In the present case it is inferable from the evidence that sometime Sunday afternoon, March 1, the hogs in question were stolen, and their marks altered. On that same Sunday afternoon the defendant was seen with Altman (already convicted of the larceny), near the vicinity where the hogs ranged, riding in defendant’s truck, with a dog and a coop on the truck. This was about six miles from defendant’s residence. We find the hogs being brought back on his truck to his house and left there during the night. We then find him leaving his house with Altman before day, with the hogs on the back of the truck in a coop, and arriving at Stokes’s store in Valdosta, representing them to be the property of Altman, whom he introduced under the assumed name of Bird, and stating that they were for sale, but disclaiming any interest in the hogs except that he was hired “as a carrier” to bring them to town. Upon Stokes becoming suspicious of the ownership of the hogs because of the bloody condition of their ears, Altman told him that he had used dogs in catching them and that the dogs had chewed their ears. To another witness, who was present advising Stokes about the purchase of the hogs, Altman stated that he had bought the hogs from his brother in Lake City, Florida, and the defendant told the witness, in corroboration of Altman’s story, that he had been to Lake City with *389Altman to get the hogs, and that in getting them np the dogs had bitten their ears. The defendant then guaranteed to Stokes the payment of groceries sold to Altman on credit. Soon thereafter the defendant disappeared from his usual place of abode, and the sheriff was not able to locate him for six months, when he came in voluntarily and gave himself up. Does all of this evidence indicate that the defendant merely innocently loaned his truck to Altman, not knowing of his felonious intent, and that Altman went off in the truck alone and stole the hogs and brought them back to the defendant’s house? The defendant does not explain why lie was with Altman on the truck with a dog and a liog-coop about six miles from his home, on that Sunday afternoon, nor does he attempt to explain the purpose of the trip that he and Altman were then making. His statement was that he did not go off with Altman in the truck, but that Altman went off alone.

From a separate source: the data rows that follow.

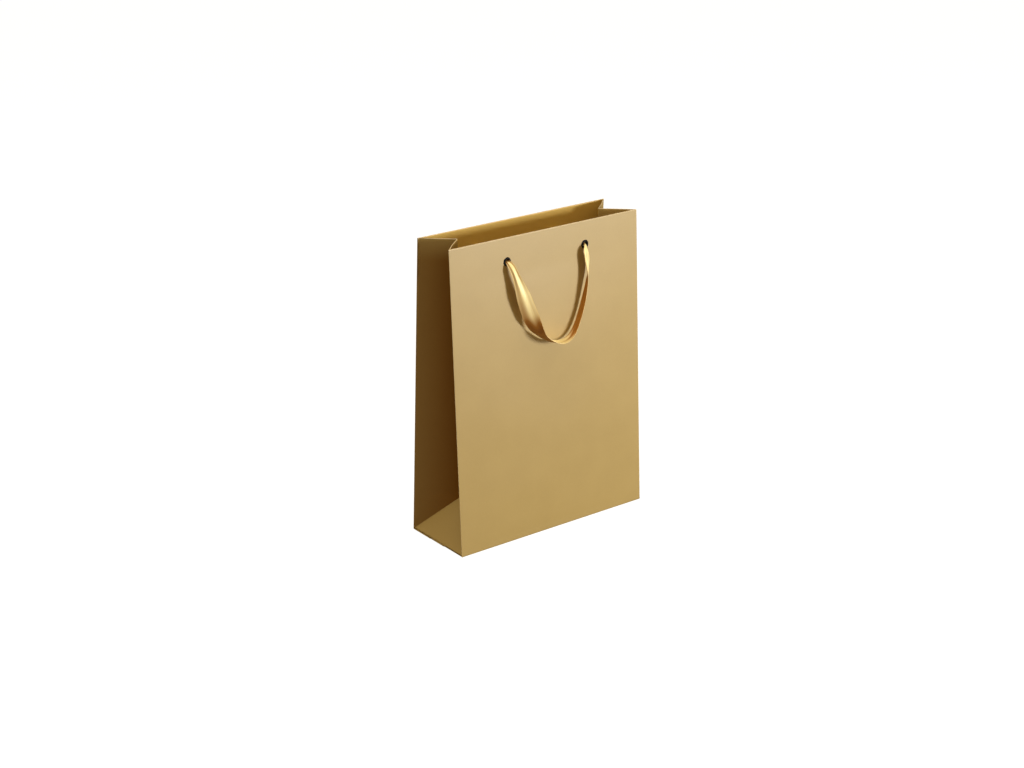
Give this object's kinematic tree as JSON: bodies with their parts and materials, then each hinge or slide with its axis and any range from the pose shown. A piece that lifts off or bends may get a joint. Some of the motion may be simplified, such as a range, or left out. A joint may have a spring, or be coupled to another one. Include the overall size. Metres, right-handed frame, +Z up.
{
  "type": "gift bag",
  "caption": "Upright gift bag of folded gold card with pushed-in side gussets, a stiff base, eyelets and swinging satin ribbon handles; folds flat.",
  "frame": {"origin": "centre of the base on its underside, on the floor", "axes": "+Z up, front panel faces -Y, +X to the right seen from the front"},
  "size_m": [0.24, 0.094, 0.3236],
  "materials": {
    "gold_card": "satin gold film-laminated card",
    "grey_board": "uncoated grey board",
    "black_metal": "black enamel",
    "gold_satin_ribbon": "satin weave, bright sheen"
  },
  "bodies": {
    "base": {"bottom_front_flap": "gold_card", "bottom_back_flap": "gold_card", "bottom_left_tuck": "gold_card", "bottom_right_tuck": "gold_card", "base_board": "grey_board"},
    "front_wall": {"front_panel": "gold_card", "front_rim_board": "grey_board", "front_rim_hem": "gold_card", "left_gusset_front_web": "gold_card", "right_gusset_front_web": "gold_card", "front_left_eyelet": "black_metal", "front_left_eyelet_washer": "black_metal", "front_left_ribbon_knot": "gold_satin_ribbon", "front_right_eyelet": "black_metal", "front_right_eyelet_washer": "black_metal", "front_right_ribbon_knot": "gold_satin_ribbon"},
    "back_wall": {"back_panel": "gold_card", "back_rim_board": "grey_board", "back_rim_hem": "gold_card", "side_seam_flap": "gold_card", "left_gusset_back_web": "gold_card", "right_gusset_back_web": "gold_card", "back_left_eyelet": "black_metal", "back_left_eyelet_washer": "black_metal", "back_left_ribbon_knot": "gold_satin_ribbon", "back_right_eyelet": "black_metal", "back_right_eyelet_washer": "black_metal", "back_right_ribbon_knot": "gold_satin_ribbon"},
    "back_fold": {"back_fold_strip": "gold_card", "left_gusset_back_corner": "gold_card", "right_gusset_back_corner": "gold_card"},
    "left_foot": {"left_gusset_foot": "gold_card"},
    "right_foot": {"right_gusset_foot": "gold_card"},
    "front_handle": {"front_ribbon_loop": "gold_satin_ribbon"},
    "back_handle": {"back_ribbon_loop": "gold_satin_ribbon"}
  },
  "joints": [
    {"name": "fold_flat", "type": "hinge", "parent": "base", "child": "front_wall", "pos_m": [0, -0.04289, 0.00498], "axis": [-1, 0, 0], "range_deg": [0, 84.49], "deforming": ["left_gusset_front_web", "right_gusset_front_web", "left_gusset_back_web", "right_gusset_back_web", "back_fold_strip", "left_gusset_back_corner", "right_gusset_back_corner", "left_gusset_foot", "right_gusset_foot"]},
    {"name": "walls_close", "type": "hinge", "parent": "front_wall", "child": "back_wall", "pos_m": [0, -0.00225, 0.57623], "axis": [-1, 0, 0], "range_deg": [0, 8.53]},
    {"name": "back_crease", "type": "hinge", "parent": "base", "child": "back_fold", "pos_m": [0, 0.04298, 0.00328], "axis": [1, 0, 0], "range_deg": [0, 86.7]},
    {"name": "left_foot_crease", "type": "hinge", "parent": "base", "child": "left_foot", "pos_m": [-0.11768, 0, 0.0023], "axis": [0, 1, 0], "range_deg": [0, 54.54]},
    {"name": "right_foot_crease", "type": "hinge", "parent": "base", "child": "right_foot", "pos_m": [0.11768, 0, 0.0023], "axis": [0, -1, 0], "range_deg": [0, 54.54]},
    {"name": "front_handle_swing", "type": "hinge", "parent": "front_wall", "child": "front_handle", "pos_m": [0, -0.03079, 0.29914], "axis": [-1, 0, 0], "range_deg": [0, 172]},
    {"name": "back_handle_swing", "type": "hinge", "parent": "back_wall", "child": "back_handle", "pos_m": [0, 0.03079, 0.29914], "axis": [1, 0, 0], "range_deg": [0, 172]}
  ],
  "couplings": [
    {"joint": "walls_close", "follows": "fold_flat", "ratio": 0.10078},
    {"joint": "back_crease", "follows": "fold_flat", "ratio": 1.026},
    {"joint": "left_foot_crease", "follows": "fold_flat", "ratio": 0.64543},
    {"joint": "right_foot_crease", "follows": "fold_flat", "ratio": 0.64543}
  ]
}
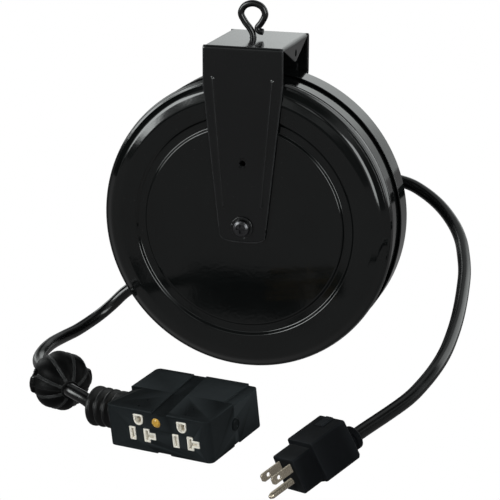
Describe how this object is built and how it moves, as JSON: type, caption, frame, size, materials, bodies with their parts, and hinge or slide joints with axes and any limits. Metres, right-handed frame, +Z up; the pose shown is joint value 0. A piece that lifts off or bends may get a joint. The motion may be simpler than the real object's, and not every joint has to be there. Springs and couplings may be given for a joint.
{
  "type": "hanging extension cord reel",
  "caption": "Hanging spring cord reel: round steel case in a U bracket with wire eye, cord with ball stop and outlet box, and a lead cord with grounded plug.",
  "frame": {"origin": "on the upper face of the bracket, above the middle of the axle, where the reel hangs", "axes": "+Z up towards the hanging eye, +X to the right seen from the front, -Y out of the case's front face; the drum turns about Y"},
  "size_m": [0.3501, 0.3527, 0.3006],
  "materials": {
    "enamel": "gloss black enamel",
    "black_steel": "black finished steel, semi-gloss",
    "steel": "zinc plated steel, satin",
    "brass": "plain brass",
    "copper": "copper contact ring",
    "carbon": "dull carbon brush",
    "cord_jacket": "semi-gloss black cord jacket",
    "rubber": "moulded black rubber, satin",
    "plug_vinyl": "moulded charcoal vinyl, satin",
    "box_plastic": "moulded blue-black plastic, satin with fine grain",
    "nylon": "black nylon",
    "insulator": "brown phenolic",
    "ivory": "ivory receptacle plastic",
    "amber": "amber indicator lens",
    "blade_metal": "nickel plated brass, warm"
  },
  "bodies": {
    "bracket": {"bracket": "enamel"},
    "hanging_eye": {"hanging_eye": "black_steel", "eye_washer": "steel", "eye_nut": "steel"},
    "case": {"front_shell": "enamel", "rear_shell": "enamel", "cord_guide": "nylon", "axle": "steel", "front_washer": "steel", "front_axle_screw": "steel", "rear_axle_nut": "steel", "lead_strain_relief": "rubber", "lead_cord_root": "cord_jacket", "brush_holder": "insulator", "brush_ground": "carbon", "brush_neutral": "carbon", "brush_line": "carbon", "pawl_pin": "steel", "pawl_spring": "steel"},
    "drum": {"drum_hub": "nylon", "front_flange": "steel", "rear_flange": "steel", "front_bushing": "brass", "rear_bushing": "brass", "spring_cover": "steel", "slip_ring_disc": "insulator", "slip_ring_ground": "copper", "slip_ring_neutral": "copper", "slip_ring_line": "copper", "wound_cord": "cord_jacket", "main_spring": "black_steel", "ratchet_ring": "steel"},
    "pawl": {"pawl": "black_steel"},
    "output_cord": {"output_cord": "cord_jacket", "ball_upper_half": "rubber", "ball_lower_half": "rubber", "ball_screw_1": "steel", "ball_screw_2": "steel"},
    "outlet_box": {"box_front_shell": "box_plastic", "box_rear_shell": "box_plastic", "receptacle_front_1": "ivory", "receptacle_front_2": "ivory", "receptacle_rear_1": "ivory", "receptacle_rear_2": "ivory", "box_screw_1": "steel", "box_screw_2": "steel", "bus_line": "brass", "bus_neutral": "brass", "bus_ground": "brass", "indicator_lens": "amber", "circuit_breaker": "nylon", "strain_boot": "rubber", "box_cord": "cord_jacket"},
    "reset_button": {"reset_button": "nylon"},
    "lead_cord": {"lead_cord_run": "cord_jacket"},
    "plug": {"plug_body": "plug_vinyl", "blade_line": "blade_metal", "blade_neutral": "blade_metal", "ground_pin": "blade_metal", "plug_cord": "cord_jacket"}
  },
  "joints": [
    {"name": "case_tilt", "type": "hinge", "parent": "bracket", "child": "case", "pos_m": [0, 0, -0.1473], "axis": [0, 1, 0], "range_deg": [-45, 90], "stiffness_Nm_per_rad": 60},
    {"name": "eye_swivel", "type": "hinge", "parent": "bracket", "child": "hanging_eye", "pos_m": [-0.004, 0.003, 0], "axis": [0, 0, 1], "continuous": true},
    {"name": "drum_spin", "type": "hinge", "parent": "case", "child": "drum", "pos_m": [0, 0, -0.1473], "axis": [0, 1, 0], "range_deg": [-36, 0], "stiffness_Nm_per_rad": 4},
    {"name": "pawl_swing", "type": "hinge", "parent": "case", "child": "pawl", "pos_m": [0.045, 0.0113, -0.22524], "axis": [0, 1, 0], "range_deg": [-12, 0], "stiffness_Nm_per_rad": 0.1},
    {"name": "cord_payout", "type": "slide", "parent": "case", "child": "output_cord", "axis": [-0.8387, 0, -0.5446], "range_m": [0, 0.06], "stiffness_N_per_m": 400},
    {"name": "box_swing", "type": "hinge", "parent": "output_cord", "child": "outlet_box", "pos_m": [-0.08, -0.1905, -0.2478], "axis": [0, 0, 1], "range_deg": [-20, 20], "stiffness_Nm_per_rad": 5},
    {"name": "reset_press", "type": "slide", "parent": "outlet_box", "child": "reset_button", "axis": [-0.9629, 0.2661, -0.046], "range_m": [0, 0.0015], "stiffness_N_per_m": 400},
    {"name": "lead_bend", "type": "hinge", "parent": "case", "child": "lead_cord", "pos_m": [0.1627, 0.014, -0.1449], "axis": [0, 0, 1], "range_deg": [-4, 12], "stiffness_Nm_per_rad": 5},
    {"name": "plug_swing", "type": "hinge", "parent": "lead_cord", "child": "plug", "pos_m": [0.1561, -0.199, -0.2335], "axis": [0, 0, 1], "range_deg": [-10, 20], "stiffness_Nm_per_rad": 2}
  ],
  "couplings": [
    {"joint": "cord_payout", "follows": "drum_spin", "m_per_rad": -0.0938}
  ]
}
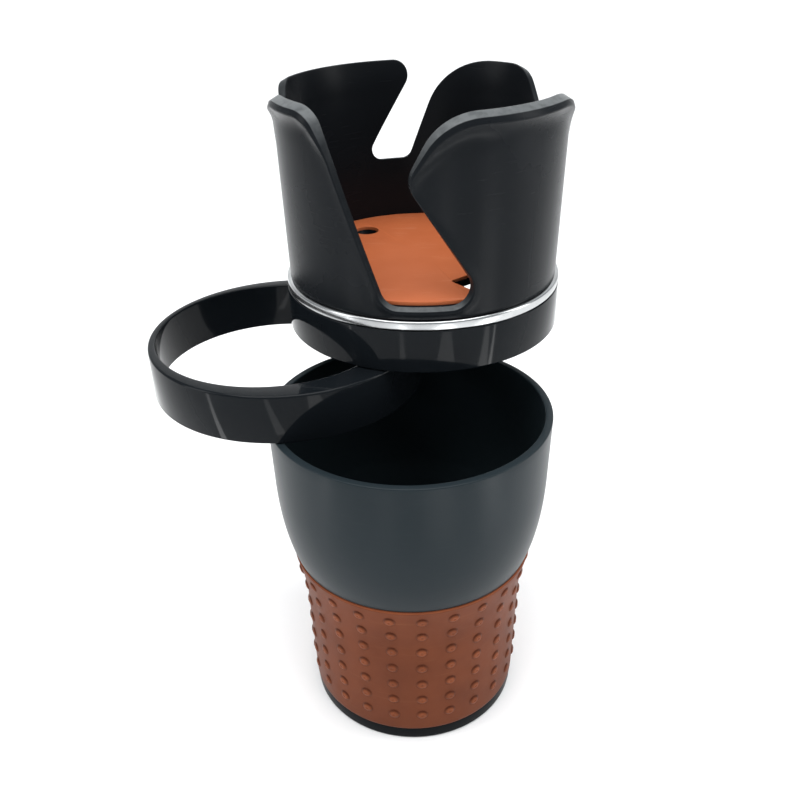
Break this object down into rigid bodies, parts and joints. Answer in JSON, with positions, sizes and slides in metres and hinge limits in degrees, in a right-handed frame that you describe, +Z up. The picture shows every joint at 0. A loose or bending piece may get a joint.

Is it not the most reasonable inference from the evidence that Altman and the defendant planned to steal the hogs, to use defendant’s truck and hog-coop in doing so, to dispose of them as Altman’s hogs (defendant being known to Stokes) under an assumed name, and then split the proceeds; and that in accordance with this plan they left defendant’s house on Sunday afternoon with a dog (commonly used to catch hogs) and a hog-coop on the back of the truck, caught the hogs and brought them back to defendant’s house after dark, and left there early the next morning before day, and attempted to dispose of them in Yaldosta? Certainly it is strange (if ho was innocent) that defendant states that Altman went off in his truck on Sunday alone, and returned with the hogs that night, and yet a witness testifies that he saw defendant in the truck with Altman late that afternoon about six miles from defendant’s home, with a dog and hog-coop on the truck. Certainly it is strange that defendant introduced Altman to Stokes under an assumed name. Then, too, it is strange that after the theft of the hogs was discovered the defendant disappeared from his home, and could not be found by the sheriff for six months, when he came in and voluntarily gave himself up. The jury no doubt took into consideration all of these facts, and determined that he was guilty of stealing the hogs; and we would not feel justified in reversing their finding. This case has been here once 'before, and we then held that the evidence was insuf*390ficient to support the verdict against the defendant. However, on the second trial, the evidence was materially different from that produced on the first trial. Witnesses Stapleton, Petty, Clayton, and Pennington did not testify on the former trial. The only incriminating facts appearing against the defendant in the former trial were that he appeared in Yaldosta with Altman with the hogs on his truck, and introduced Altman under an assumed name. The evidence now makes a different picture. We are of the opinion that the evidence, though entirely circumstantial, supported the verdict, and that the judge did not err in overruling the motion for new trial.

Judgment affirmed.

Broyles, C. J., and MacIntyre, J., concur.